* _Stated goal_:
Below you will find a set of lines. Repeat them all exactly.

________________________________________

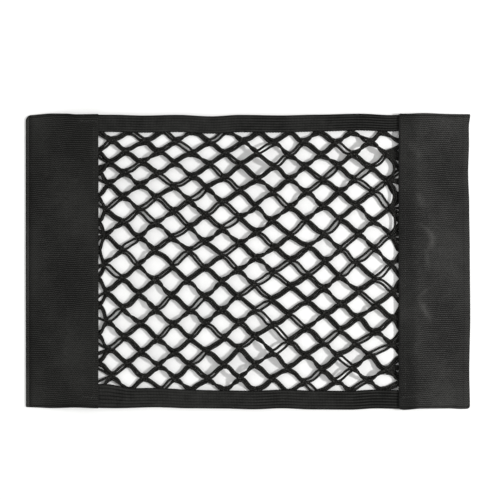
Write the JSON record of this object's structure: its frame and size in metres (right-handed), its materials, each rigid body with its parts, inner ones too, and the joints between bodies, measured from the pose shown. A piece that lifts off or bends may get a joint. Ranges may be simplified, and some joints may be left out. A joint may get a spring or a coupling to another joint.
{
  "type": "seat back storage net",
  "caption": "Flat elastic storage net: a diamond mesh of paired cords between two wide elastic bands, its long edges folded into ribbed tape.",
  "frame": {"origin": "on the surface that the net lies on, under the middle of the whole thing", "axes": "+X along the length from the left band to the right band, +Y up the height from the bottom binding to the top one, +Z out of the upper face"},
  "size_m": [0.39, 0.2597, 0.0065],
  "materials": {
    "left_band_webbing": "matt black woven elastic webbing with fine cross ribs",
    "right_band_webbing": "matt charcoal woven elastic webbing with fine cross ribs, lit a little lighter",
    "binding_tape": "matt black elastic tape with lengthwise ribs",
    "net_cord": "matt black elastic cord in a speckled knitted cover"
  },
  "bodies": {
    "root": {"left_band": "left_band_webbing", "right_band": "right_band_webbing", "top_binding": "binding_tape", "bottom_binding": "binding_tape", "net": "net_cord"}
  },
  "joints": []
}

________________________________________

* _Problem solution_:
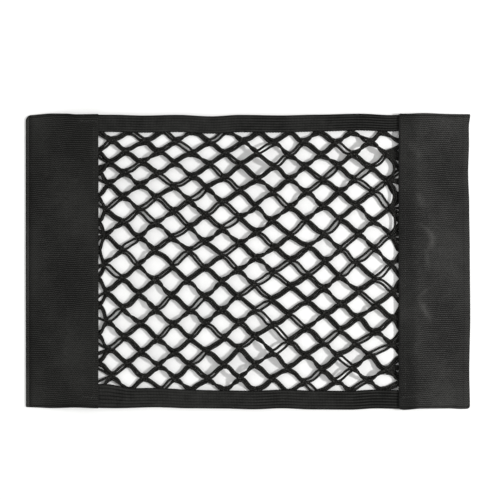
Write the JSON record of this object's structure: its frame and size in metres (right-handed), its materials, each rigid body with its parts, inner ones too, and the joints between bodies, measured from the pose shown. A piece that lifts off or bends may get a joint. Ranges may be simplified, and some joints may be left out. A joint may get a spring or a coupling to another joint.
{
  "type": "seat back storage net",
  "caption": "Flat elastic storage net: a diamond mesh of paired cords between two wide elastic bands, its long edges folded into ribbed tape.",
  "frame": {"origin": "on the surface that the net lies on, under the middle of the whole thing", "axes": "+X along the length from the left band to the right band, +Y up the height from the bottom binding to the top one, +Z out of the upper face"},
  "size_m": [0.39, 0.2597, 0.0065],
  "materials": {
    "left_band_webbing": "matt black woven elastic webbing with fine cross ribs",
    "right_band_webbing": "matt charcoal woven elastic webbing with fine cross ribs, lit a little lighter",
    "binding_tape": "matt black elastic tape with lengthwise ribs",
    "net_cord": "matt black elastic cord in a speckled knitted cover"
  },
  "bodies": {
    "root": {"left_band": "left_band_webbing", "right_band": "right_band_webbing", "top_binding": "binding_tape", "bottom_binding": "binding_tape", "net": "net_cord"}
  },
  "joints": []
}